THORNHILL, ON, May 28, 2024 /CNW/ - The nominations are in, and Aberdeen Avenue in Hamilton is the CAA Worst Road for 2024. This is the first year Aberdeen Avenue has claimed the top spot on the provincial list due to potholes, poor road maintenance, and traffic congestion. It first debuted on the top regional list for Hamilton 2021 and has since climbed to the top.

This is the first year that Aberdeen Avenue in Hamilton has claimed the top spot on the provincial list, due to potholes, poor road maintenance and traffic congestion. (CNW Group/CAA South Central Ontario)
This is the first year that Aberdeen Avenue in Hamilton has claimed the top spot on the provincial list, due to potholes, poor road maintenance and traffic congestion. (CNW Group/CAA South Central Ontario)

Taking the second and third place spots are Eglinton Avenue West in Toronto, due to traffic congestion, potholes and poor road maintenance and Barton Street East in Hamilton, due to potholes and poor road maintenance.
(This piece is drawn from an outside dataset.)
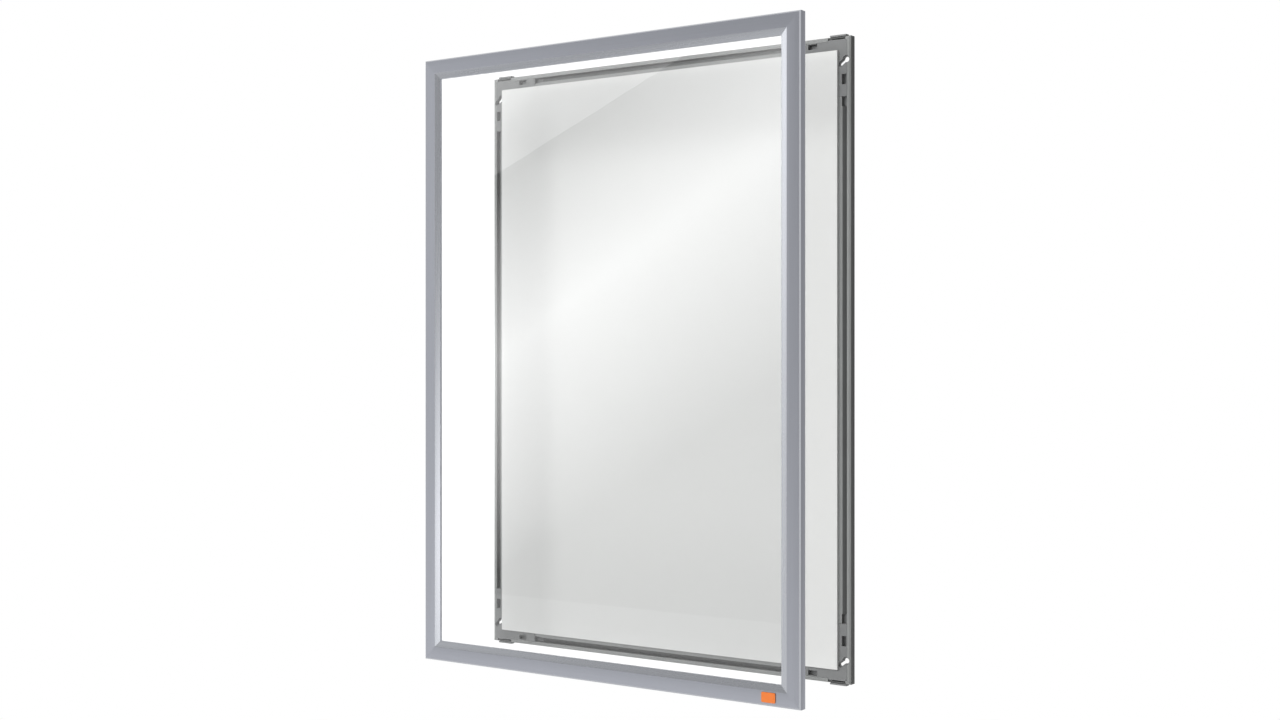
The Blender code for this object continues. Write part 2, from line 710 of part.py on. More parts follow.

"We know that the campaign works; time and time again, we see roads and infrastructure projects being moved up and budgets prioritized after the road has appeared on the list," says Teresa Di Felice, assistant vice president of government and community relations, CAA South Central Ontario. "For the last 21 years, the campaign has given Ontarians a voice to help them nominate the roads they believe are in need of urgent repair."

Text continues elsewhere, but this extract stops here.